───── Provided data ─────
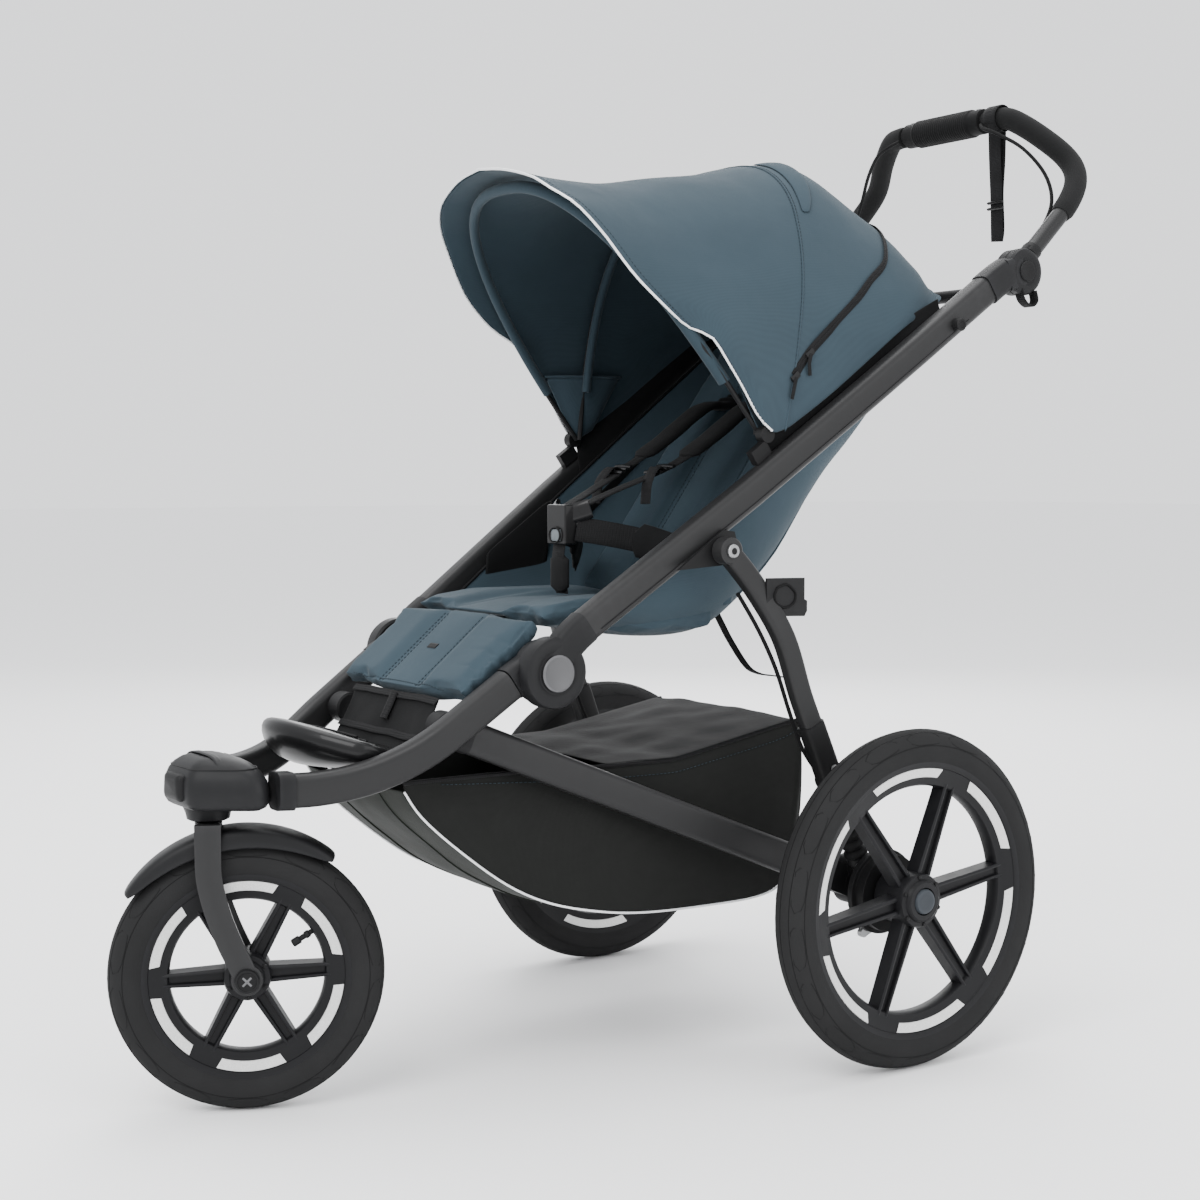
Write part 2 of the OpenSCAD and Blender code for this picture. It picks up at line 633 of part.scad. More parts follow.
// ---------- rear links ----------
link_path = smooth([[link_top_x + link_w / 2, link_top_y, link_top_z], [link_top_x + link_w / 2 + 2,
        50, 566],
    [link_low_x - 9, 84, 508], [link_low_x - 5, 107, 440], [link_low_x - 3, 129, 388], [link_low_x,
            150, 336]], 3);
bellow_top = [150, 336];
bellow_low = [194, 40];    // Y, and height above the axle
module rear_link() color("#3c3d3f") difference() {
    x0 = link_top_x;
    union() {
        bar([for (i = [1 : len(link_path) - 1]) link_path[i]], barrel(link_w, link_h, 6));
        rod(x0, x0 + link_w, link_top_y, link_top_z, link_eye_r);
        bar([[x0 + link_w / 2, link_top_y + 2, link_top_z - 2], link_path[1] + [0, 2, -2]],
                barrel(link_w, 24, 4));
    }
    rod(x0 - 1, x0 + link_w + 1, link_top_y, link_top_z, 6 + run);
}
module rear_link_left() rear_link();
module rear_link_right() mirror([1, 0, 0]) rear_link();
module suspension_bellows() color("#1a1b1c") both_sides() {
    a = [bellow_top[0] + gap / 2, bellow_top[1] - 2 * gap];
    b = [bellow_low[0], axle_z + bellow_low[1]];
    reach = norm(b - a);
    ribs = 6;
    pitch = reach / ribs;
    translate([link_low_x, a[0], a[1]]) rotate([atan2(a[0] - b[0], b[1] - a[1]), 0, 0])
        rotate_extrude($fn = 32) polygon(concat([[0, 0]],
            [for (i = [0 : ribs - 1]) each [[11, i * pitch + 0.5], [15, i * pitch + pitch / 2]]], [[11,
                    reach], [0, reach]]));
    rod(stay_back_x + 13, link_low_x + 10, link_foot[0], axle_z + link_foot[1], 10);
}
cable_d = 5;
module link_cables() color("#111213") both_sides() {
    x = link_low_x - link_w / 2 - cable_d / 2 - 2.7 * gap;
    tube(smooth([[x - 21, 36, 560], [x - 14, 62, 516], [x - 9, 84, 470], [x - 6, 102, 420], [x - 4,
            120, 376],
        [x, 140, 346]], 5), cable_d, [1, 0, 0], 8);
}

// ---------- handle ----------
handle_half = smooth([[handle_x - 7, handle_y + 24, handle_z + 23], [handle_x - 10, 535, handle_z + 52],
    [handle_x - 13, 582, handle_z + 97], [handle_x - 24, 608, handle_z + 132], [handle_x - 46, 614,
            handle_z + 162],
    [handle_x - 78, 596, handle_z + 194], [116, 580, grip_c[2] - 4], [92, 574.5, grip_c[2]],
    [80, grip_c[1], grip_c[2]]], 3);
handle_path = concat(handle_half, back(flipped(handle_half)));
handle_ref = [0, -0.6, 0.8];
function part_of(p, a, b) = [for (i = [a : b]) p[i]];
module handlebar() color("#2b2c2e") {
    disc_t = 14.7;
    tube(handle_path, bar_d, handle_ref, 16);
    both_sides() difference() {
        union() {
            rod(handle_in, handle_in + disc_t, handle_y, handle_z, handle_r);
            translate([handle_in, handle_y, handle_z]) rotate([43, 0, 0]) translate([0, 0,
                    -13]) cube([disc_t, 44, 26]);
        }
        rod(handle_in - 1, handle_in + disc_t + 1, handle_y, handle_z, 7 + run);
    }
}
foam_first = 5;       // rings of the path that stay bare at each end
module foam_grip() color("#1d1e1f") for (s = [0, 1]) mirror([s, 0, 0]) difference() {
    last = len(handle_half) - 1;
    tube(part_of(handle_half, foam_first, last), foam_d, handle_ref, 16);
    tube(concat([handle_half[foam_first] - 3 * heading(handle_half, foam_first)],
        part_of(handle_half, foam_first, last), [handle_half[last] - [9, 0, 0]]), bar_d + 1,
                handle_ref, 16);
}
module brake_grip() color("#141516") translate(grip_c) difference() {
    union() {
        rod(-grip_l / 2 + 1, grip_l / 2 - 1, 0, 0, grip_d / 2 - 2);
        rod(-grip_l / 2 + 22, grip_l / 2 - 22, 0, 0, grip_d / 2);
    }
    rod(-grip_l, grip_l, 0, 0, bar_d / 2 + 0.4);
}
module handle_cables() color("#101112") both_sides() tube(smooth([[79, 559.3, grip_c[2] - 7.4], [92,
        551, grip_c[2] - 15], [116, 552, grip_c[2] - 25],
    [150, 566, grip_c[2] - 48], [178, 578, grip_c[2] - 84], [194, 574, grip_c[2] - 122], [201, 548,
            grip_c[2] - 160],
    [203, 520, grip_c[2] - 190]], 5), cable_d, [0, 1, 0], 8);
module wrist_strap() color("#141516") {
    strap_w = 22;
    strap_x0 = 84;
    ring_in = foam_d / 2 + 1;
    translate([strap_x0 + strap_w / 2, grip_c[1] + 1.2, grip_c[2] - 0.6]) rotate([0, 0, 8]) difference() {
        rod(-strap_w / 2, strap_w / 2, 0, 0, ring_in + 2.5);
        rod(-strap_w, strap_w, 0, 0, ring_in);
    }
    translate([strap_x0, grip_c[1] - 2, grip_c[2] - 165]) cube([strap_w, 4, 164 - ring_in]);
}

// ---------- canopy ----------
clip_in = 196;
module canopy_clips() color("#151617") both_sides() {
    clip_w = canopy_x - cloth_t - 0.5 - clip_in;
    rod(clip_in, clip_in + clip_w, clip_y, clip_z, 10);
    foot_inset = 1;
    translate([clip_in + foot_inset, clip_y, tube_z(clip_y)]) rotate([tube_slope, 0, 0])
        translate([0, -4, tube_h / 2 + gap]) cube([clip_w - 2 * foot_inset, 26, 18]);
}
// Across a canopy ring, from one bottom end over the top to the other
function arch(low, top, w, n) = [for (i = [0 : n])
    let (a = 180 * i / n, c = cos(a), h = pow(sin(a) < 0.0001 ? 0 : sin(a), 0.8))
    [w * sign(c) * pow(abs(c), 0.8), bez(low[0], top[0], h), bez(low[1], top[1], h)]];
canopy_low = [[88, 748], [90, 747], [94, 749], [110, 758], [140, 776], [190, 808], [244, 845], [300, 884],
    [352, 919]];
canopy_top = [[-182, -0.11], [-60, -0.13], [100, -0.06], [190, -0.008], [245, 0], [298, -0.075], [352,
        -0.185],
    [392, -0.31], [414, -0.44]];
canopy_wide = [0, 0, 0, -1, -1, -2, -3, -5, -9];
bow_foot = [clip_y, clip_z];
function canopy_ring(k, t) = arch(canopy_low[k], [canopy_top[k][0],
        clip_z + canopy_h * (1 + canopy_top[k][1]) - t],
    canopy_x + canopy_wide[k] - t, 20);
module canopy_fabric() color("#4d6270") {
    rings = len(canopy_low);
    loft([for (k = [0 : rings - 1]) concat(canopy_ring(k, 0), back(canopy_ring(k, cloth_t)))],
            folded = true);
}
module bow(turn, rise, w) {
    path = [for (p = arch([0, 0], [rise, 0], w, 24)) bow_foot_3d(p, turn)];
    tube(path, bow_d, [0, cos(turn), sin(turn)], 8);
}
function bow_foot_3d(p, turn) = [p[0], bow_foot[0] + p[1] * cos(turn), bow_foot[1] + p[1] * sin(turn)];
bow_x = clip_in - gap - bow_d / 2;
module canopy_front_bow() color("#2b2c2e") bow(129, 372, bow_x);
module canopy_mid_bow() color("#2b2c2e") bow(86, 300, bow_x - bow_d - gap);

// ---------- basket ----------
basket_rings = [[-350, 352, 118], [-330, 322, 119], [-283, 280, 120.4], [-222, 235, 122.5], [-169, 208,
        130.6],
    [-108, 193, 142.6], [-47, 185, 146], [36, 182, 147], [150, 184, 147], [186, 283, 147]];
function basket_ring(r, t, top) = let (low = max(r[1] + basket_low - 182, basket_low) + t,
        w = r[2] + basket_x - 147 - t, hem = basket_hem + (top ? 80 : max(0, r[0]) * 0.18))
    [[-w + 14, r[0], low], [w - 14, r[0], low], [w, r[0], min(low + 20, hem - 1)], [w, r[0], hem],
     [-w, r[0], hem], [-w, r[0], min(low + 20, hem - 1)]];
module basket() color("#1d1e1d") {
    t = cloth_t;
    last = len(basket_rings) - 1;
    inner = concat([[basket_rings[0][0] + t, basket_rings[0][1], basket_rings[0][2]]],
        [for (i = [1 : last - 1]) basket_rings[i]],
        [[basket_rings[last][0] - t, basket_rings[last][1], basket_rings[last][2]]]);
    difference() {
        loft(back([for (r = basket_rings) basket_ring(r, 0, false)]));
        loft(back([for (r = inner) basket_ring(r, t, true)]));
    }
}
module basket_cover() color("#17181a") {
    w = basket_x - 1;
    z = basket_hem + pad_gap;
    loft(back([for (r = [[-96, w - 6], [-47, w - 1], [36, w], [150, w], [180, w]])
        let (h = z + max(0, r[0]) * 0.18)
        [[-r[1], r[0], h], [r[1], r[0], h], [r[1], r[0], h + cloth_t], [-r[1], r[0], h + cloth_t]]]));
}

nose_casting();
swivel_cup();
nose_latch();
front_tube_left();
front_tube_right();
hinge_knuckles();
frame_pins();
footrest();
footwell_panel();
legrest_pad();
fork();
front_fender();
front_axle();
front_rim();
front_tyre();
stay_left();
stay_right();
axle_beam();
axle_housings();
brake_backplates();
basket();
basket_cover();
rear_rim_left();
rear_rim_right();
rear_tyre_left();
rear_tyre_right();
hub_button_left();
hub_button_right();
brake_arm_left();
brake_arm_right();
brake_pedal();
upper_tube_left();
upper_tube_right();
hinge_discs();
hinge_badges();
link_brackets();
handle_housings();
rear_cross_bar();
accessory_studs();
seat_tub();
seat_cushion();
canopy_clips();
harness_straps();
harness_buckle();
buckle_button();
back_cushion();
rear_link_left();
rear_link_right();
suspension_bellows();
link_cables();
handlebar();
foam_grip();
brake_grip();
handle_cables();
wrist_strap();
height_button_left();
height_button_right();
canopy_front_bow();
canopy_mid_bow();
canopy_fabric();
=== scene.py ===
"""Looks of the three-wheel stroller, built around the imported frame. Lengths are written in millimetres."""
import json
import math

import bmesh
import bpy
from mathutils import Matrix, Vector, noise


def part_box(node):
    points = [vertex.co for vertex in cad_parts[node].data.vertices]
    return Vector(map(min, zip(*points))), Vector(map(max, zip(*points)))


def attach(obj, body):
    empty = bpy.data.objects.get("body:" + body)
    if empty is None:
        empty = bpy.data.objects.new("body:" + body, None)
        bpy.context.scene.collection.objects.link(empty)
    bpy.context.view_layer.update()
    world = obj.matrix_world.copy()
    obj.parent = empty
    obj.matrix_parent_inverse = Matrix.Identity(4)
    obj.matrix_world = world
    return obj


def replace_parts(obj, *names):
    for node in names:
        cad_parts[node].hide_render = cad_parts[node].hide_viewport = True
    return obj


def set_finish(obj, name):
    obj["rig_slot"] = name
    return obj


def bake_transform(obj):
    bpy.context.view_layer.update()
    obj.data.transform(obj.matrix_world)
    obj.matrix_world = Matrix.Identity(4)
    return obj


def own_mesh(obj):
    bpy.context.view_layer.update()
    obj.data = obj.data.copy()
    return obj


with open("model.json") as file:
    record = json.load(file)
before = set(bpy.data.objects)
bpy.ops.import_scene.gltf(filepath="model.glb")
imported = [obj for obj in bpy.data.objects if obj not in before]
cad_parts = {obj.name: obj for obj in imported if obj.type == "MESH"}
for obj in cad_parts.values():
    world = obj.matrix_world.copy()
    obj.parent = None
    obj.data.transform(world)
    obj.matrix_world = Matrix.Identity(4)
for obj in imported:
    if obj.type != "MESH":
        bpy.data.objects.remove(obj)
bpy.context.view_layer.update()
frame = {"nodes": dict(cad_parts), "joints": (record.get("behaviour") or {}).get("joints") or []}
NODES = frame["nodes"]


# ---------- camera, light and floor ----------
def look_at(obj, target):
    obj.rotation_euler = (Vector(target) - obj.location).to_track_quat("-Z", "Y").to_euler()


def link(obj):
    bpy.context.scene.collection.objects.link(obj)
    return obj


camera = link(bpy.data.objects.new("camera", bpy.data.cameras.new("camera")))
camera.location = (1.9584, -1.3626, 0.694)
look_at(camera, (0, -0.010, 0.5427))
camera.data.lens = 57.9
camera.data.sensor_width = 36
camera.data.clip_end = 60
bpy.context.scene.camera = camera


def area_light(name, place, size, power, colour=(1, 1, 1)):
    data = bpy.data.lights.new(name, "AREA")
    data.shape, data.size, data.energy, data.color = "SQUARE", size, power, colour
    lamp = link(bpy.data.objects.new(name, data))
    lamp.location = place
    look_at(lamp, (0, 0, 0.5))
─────
Check every line of the listing for the string "imported" and report how many lines have it, as a number alone.

### Answer to this problem
4